Well, just here we could find potential answers to the above hypothetical situation.
Would
there be increased discrimination in the road example? Yes, but that is
an essential part of freedom. Business areas are to be expected to me
the most "open" (one reason to this would be for comparative
advantage), residential areas would be the most "closed" and secluded.
(On a private property society see this.)
Where is the justice in today's current criminal system? There is none. The United States has the world's largest prison population, overflowing with individuals who engaged in no wrong against the person and/or property of any other individual. Where is the justice in that? It is these individuals who deserve justice! As the great Lysander Spooner said, "Vices Are Not Crimes!"
A genuine criminal is one who engages in activity that directly and physically harms, or threatens to harm, another's person and/or property.

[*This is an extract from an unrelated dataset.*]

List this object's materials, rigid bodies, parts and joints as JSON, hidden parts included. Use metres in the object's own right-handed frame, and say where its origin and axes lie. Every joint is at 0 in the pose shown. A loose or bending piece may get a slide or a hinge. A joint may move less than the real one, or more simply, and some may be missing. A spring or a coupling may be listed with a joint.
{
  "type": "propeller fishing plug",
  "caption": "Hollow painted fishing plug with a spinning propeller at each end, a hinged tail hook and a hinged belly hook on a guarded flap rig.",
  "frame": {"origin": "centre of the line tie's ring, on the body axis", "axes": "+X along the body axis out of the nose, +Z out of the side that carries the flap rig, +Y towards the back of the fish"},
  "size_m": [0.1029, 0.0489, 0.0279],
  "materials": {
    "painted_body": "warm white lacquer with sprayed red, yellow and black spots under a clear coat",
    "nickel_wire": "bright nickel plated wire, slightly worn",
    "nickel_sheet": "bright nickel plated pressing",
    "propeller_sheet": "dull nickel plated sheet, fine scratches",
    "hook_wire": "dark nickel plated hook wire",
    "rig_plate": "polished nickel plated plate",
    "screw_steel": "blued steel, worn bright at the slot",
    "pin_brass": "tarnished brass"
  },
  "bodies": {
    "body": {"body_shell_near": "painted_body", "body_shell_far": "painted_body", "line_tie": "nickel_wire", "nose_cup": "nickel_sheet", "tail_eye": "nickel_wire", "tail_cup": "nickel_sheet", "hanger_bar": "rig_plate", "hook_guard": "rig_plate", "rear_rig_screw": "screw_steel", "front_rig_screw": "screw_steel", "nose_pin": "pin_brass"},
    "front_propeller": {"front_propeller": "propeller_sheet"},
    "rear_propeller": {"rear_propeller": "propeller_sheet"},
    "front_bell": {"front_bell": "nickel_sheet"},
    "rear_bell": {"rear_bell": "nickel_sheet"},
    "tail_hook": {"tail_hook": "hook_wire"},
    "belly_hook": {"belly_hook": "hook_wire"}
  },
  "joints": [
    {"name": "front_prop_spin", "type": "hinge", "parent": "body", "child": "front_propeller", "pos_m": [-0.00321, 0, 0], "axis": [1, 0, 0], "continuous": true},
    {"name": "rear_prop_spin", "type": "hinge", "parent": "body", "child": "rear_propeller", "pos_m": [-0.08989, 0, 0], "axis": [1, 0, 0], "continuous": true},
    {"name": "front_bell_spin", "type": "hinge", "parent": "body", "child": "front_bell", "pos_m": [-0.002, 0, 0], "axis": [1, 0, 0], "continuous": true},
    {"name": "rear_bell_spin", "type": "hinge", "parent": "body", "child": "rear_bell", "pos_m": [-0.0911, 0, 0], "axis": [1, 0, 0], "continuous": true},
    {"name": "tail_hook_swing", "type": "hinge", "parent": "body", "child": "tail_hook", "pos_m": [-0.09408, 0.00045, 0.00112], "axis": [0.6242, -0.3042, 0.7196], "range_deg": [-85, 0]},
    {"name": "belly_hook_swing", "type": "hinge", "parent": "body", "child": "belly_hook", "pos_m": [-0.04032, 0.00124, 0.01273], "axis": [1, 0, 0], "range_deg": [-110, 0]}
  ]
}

It is when man A violates the rights of man B. These rights all men have. It is the right to one's own person and justly acquired property via homesteading (i.e., taking and transforming into one's own a state of nature before anyone else) and voluntary exchange (which, of course, includes gifts). The violation of rights is when A engages in a criminal action of destruction against B's person and/or property (which includes contractual property title relationships). It is therefore that violence against the non-violent is and can only be called un-ethical. This is what makes something such as the "war on drugs" entirely illegitimate. Doing violence against a narcotics user is doing violence on par with doing violence against a non-narcotics user. Hence it is only justifiable to "go after" and engage in the action of restitution and retribution when the criminal is a genuine criminal. After all, the idea of restitution and retribution can only come into real and actual being when another's rights have been violated.

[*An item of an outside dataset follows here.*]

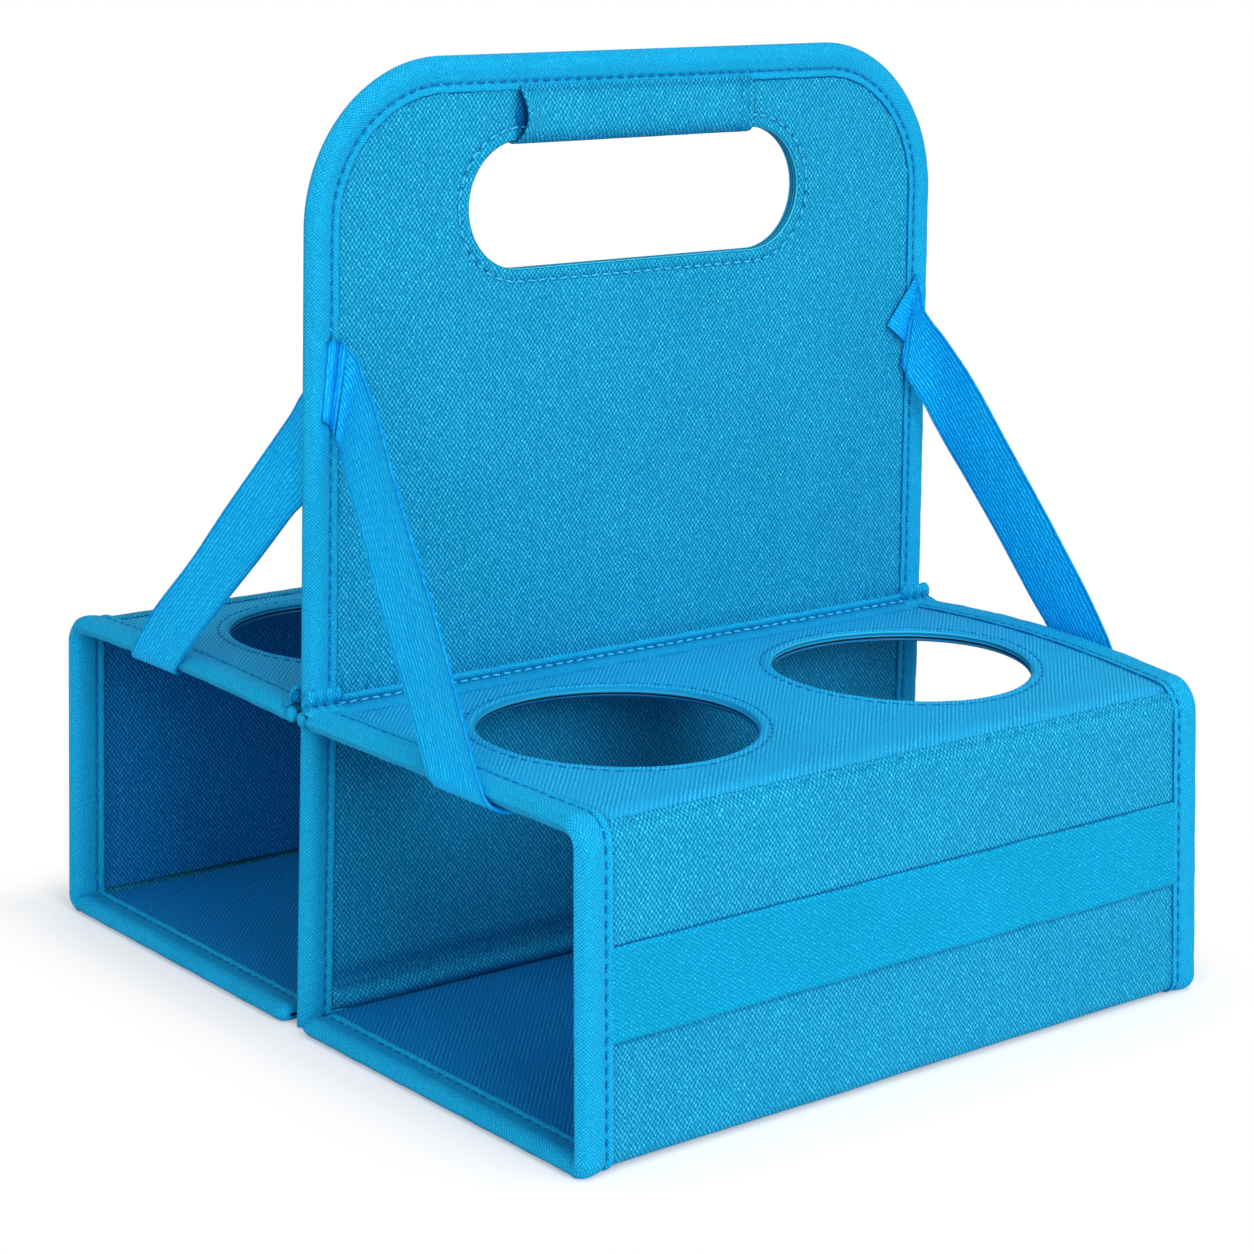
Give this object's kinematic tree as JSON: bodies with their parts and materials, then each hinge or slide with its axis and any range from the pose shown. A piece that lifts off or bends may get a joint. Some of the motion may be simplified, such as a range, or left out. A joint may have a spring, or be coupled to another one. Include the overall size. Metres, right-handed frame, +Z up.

But even when dealing with cases of genuine criminal activity we cannot look to today's system for justice. The victim gets little to no justice in today's statist society with our socialist police and court system. Say that A steals a large amount of money from B. A uses it up. Later the governmentally-run court system finds that A is guilty. What then? Is A himself forced to give back, to be forced to work to pay back, the amount that he has stolen from B back to B, at the very least? No. But it is worse than that because now B, along with other individuals who have done no wrong, have to pay for all of the government bills that handle and detain A. B is thus done a double wrong. Everyone else is also done a wrong in this process. This is a far cry from genuine justice. As a hero of mine said, it is justice that the libertarian is chiefly concerned with.

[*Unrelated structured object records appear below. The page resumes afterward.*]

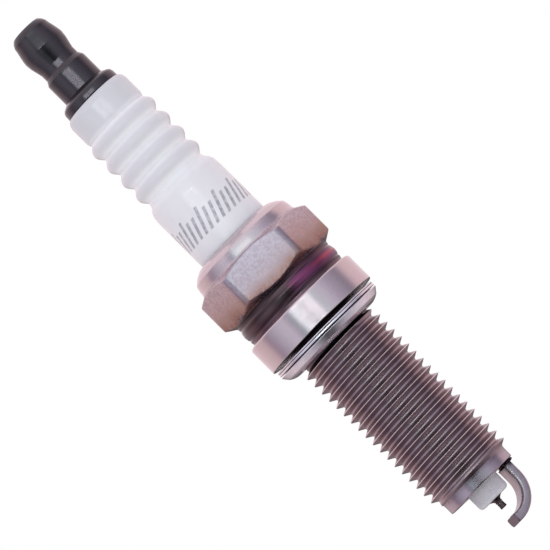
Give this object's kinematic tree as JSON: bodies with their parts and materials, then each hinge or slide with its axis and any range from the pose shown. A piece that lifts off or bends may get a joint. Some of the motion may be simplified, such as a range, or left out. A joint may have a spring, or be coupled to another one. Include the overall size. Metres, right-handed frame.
{
  "type": "spark plug",
  "caption": "Long-reach motorcycle spark plug with a ribbed ceramic insulator, hexagon steel shell, captive gasket, barrel terminal and fine-wire firing end.",
  "frame": {"origin": "centre of the gasket's sealing face, on the plug's axis, where the cylinder head meets it", "axes": "+Z along the plug's axis towards the terminal, -Y out of one flat of the hexagon; the ground electrode stands 26.5 degrees round from +X towards +Y"},
  "size_m": [0.0178, 0.0166, 0.0854],
  "materials": {
    "blackened_steel": "satin",
    "plated_steel": "satin",
    "glazed_ceramic": "gloss",
    "conductive_glass": "satin",
    "resistor_body": "matte",
    "nickel_alloy": "satin",
    "copper": "satin",
    "precious_metal": "satin",
    "nickel_plated_steel": "satin",
    "talc": "matte",
    "weld_flash": "matte",
    "gasket_steel": "polished"
  },
  "bodies": {
    "plug": {"terminal_stud": "blackened_steel", "insulator": "glazed_ceramic", "upper_glass_seal": "conductive_glass", "resistor": "resistor_body", "lower_glass_seal": "conductive_glass", "center_electrode": "nickel_alloy", "center_electrode_core": "copper", "center_tip_weld": "nickel_alloy", "center_tip": "precious_metal", "shell": "nickel_plated_steel", "seat_packing": "plated_steel", "lower_packing_ring": "plated_steel", "talc_ring": "talc", "upper_packing_ring": "plated_steel", "ground_electrode": "nickel_alloy", "ground_electrode_core": "copper", "ground_electrode_weld": "weld_flash", "ground_tip": "precious_metal"},
    "gasket": {"gasket": "gasket_steel"},
    "terminal_nut": {"terminal_nut": "blackened_steel"}
  },
  "joints": [
    {"name": "gasket_spin", "type": "hinge", "parent": "plug", "child": "gasket", "pos_m": [0, 0, 0.001], "axis": [0, 0, 1], "continuous": true},
    {"name": "terminal_nut_removal", "type": "slide", "parent": "plug", "child": "terminal_nut", "axis": [0, 0, 1], "range_m": [0, 0.01]}
  ]
}
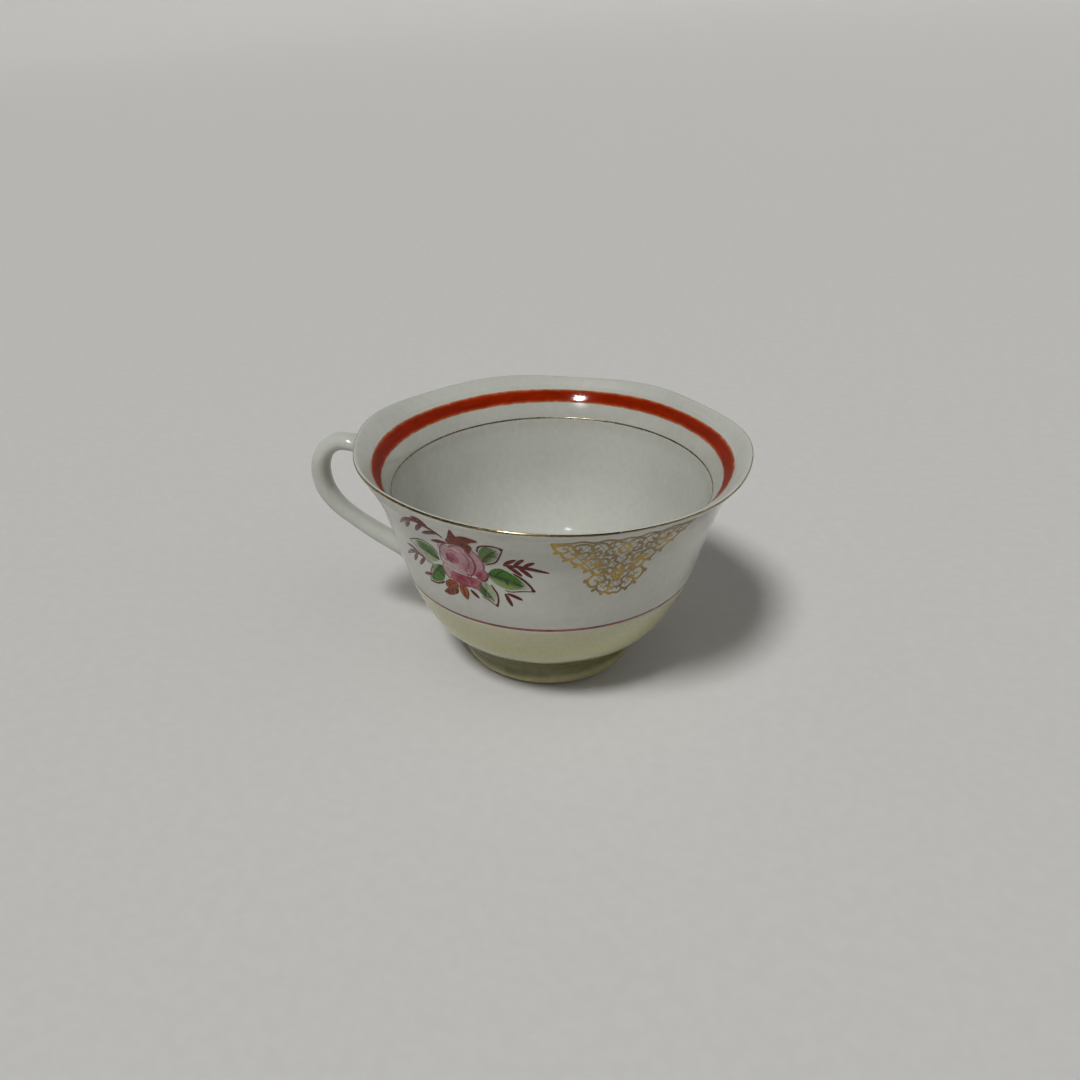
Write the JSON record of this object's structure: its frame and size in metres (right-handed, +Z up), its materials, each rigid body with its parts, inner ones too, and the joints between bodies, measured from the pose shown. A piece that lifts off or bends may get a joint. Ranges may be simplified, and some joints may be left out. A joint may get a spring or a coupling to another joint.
{
  "type": "teacup",
  "caption": "Footed teacup with a flared, gently wavy lip, a bell-shaped wall, one side loop handle and fired-on bands, lines and transfers.",
  "frame": {"origin": "bottom centre of the whole cup's box, in the plane that the foot stands on", "axes": "+Z up, along the axis that the bowl is turned on, which stands at X = 7 mm; the handle points to -X; the rose transfer faces -Y"},
  "size_m": [0.1099, 0.0956, 0.0591],
  "materials": {
    "porcelain": "clear glossy glaze over greyish white porcelain",
    "foot_porcelain": "glossy glaze, bare and slightly rough on the ring that it stands on",
    "handle_porcelain": "clear glossy glaze",
    "slip": "fired slip, matt under the glaze",
    "gold": "thin burnished gilding, slightly worn",
    "red_enamel": "glossy iron red enamel, brushed on and thinner at its edges",
    "maroon_enamel": "thin glossy maroon line",
    "yellow_enamel": "pale yellow sprayed enamel under a glossy glaze",
    "foot_enamel": "the same enamel, pooled darker in the hollow of the foot",
    "rose_transfer": "pink, green and maroon overglaze transfer",
    "lace_transfer": "matt gold printed scrolls"
  },
  "bodies": {
    "root": {"bowl": "porcelain", "foot_ring": "foot_porcelain", "handle": "handle_porcelain", "upper_slip_joint": "slip", "lower_slip_joint": "slip", "rim_gilding": "gold", "inner_gold_line": "gold", "red_band": "red_enamel", "maroon_line": "maroon_enamel", "yellow_ground": "yellow_enamel", "foot_enamel": "foot_enamel", "rose_decal": "rose_transfer", "lace_decal": "lace_transfer"}
  },
  "joints": []
}
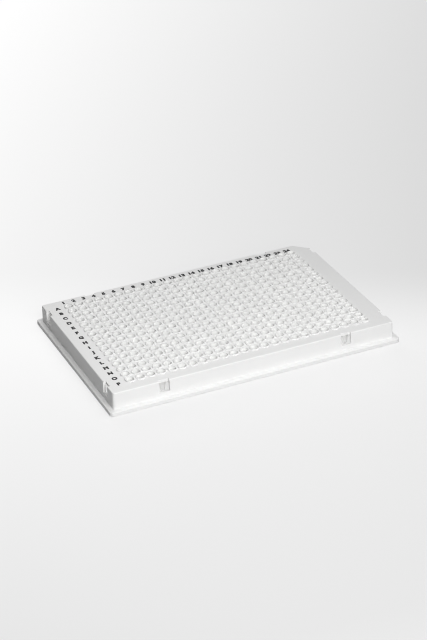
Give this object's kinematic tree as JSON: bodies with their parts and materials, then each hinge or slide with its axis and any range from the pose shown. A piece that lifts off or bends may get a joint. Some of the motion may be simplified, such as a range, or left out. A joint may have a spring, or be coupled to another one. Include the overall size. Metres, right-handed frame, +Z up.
{
  "type": "well plate",
  "caption": "Skirted laboratory well plate with a grid of small conical wells, a cut corner and windows in its skirt, moulded in one piece.",
  "frame": {"origin": "centre of the foot, in the plane the plate stands on", "axes": "+X along the rows from column 1 to column 24, +Y from row P to row A, +Z up out of the wells"},
  "size_m": [0.1278, 0.0854, 0.0096],
  "materials": {
    "plate_plastic": "satin white polypropylene",
    "grid_ink": "flat black print"
  },
  "bodies": {
    "root": {"well_plate": "plate_plastic"}
  },
  "joints": []
}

In Murray Rothbard's essay "Why Be Libertarian?," he said this:
It is our view that a flourishing libertarian movement, a lifelong dedication to liberty, can only be grounded on a passion for justice. Here must be the mainspring of our drive, the armor that will sustain us in all the storms ahead, not the search for a quick buck, the playing of intellectual games or cool calculation of general economic gains. And, to have a passion for justice, one must have a theory of what justice and injustice are----in short, a set of ethical principles of justice and injustice which cannot be provided by utilitarian economics.
To continue:
The genuine Libertarian, then, is in all senses of the word, an “abolitionist”; he would, if he could, abolish instantaneously all invasion of liberty, whether it be, in the original coining of the term, slavery, of whether it be the manifold other instances of State oppression. He would, in the words of another libertarian in a similar connection, “blister my thumb pushing that button!” The libertarian must perforce be a “button-pusher” and an “abolitionist.” Powered by justice, he cannot be moved by amoral utilitarian pleas that justice not come about until the criminals are “compensated.”
In a libertarian society, then, justice would be the very first thing on one's mind. Who but the victim (besides, possibly, his family) deserves justice? Society cannot magically claim that "it" deserves or needs justice. In our above example, it is B that deserves justice. Not "society" or anyone else. In fact, operations on the actual handling of criminal aggressors use to mirror more closely libertarian principles, where the victim was the one who was brought justice and compensation.
Here is what Rothbard had to say in The Ethics of Liberty:
The idea of primacy for restitution to the victim has great precedent in law; indeed, it is an ancient principle of law which has been allowed to wither away as the State has aggrandized and monopolized the institutions of justice. In medieval Ireland, for example, a king was not the head of State but rather a crime-insurer; if someone committed a crime, the first thing that happened was that the king paid the “insurance” benefit to the victim, and then proceeded to force the criminal to pay the king in turn (restitution to the victim’s insurance company being completely derived from the idea of restitution to the victim). In many parts of colonial America, which were too poor to afford the dubious luxury of prisons, the thief was indentured out by the courts to his victim, there to be forced to work for his victim until his “debt” was paid. This does not necessarily mean that prisons would disappear in the libertarian society, but they would undoubtedly change drastically, since their major goal would be to force the criminals to provide restitution to their victims.
In fact, in the Middle Ages generally, restitution to the victim was the dominant concept of punishment; only as the State grew more powerful did the governmental authorities encroach ever more into the repayment process, increasingly confiscating a greater proportion of the criminal’s property for themselves, and leaving less and less to the unfortunate victim. Indeed, as the emphasis shifted from restitution to the victim, from compensation by the criminal to his victim, to punishment for alleged crimes committed “against the State,” the punishments exacted by the State became more and more severe.
In a libertarian society, said Rothbard, "the criminal, or invader, loses his own right to the extent that he has deprived another man of his." The victim thus is not only entitled to get back the loot that was stolen, but the offender also loses the same proportion of rights that he took away from his victim by his act of aggression. So as Walter Block says, "two teeth for a tooth" is the going order. However, "the proportional principles," wrote Rothbard "is a maximum, rather than a mandatory." It is obviously up to the victim if he wishes to pursue his rights to the "maximum." The victim is also entitled to any other losses that resulted from being assaulted. For example, he may have lost a full day's pay of work. Thus, in a libertarian society, it is the criminal that is to be charged the bill of police and court services; not the victim (or anyone else----doing so would create more victims).
Reference: The Ethics of Liberty
by Murray Rothbard, see chapter 13 in particular.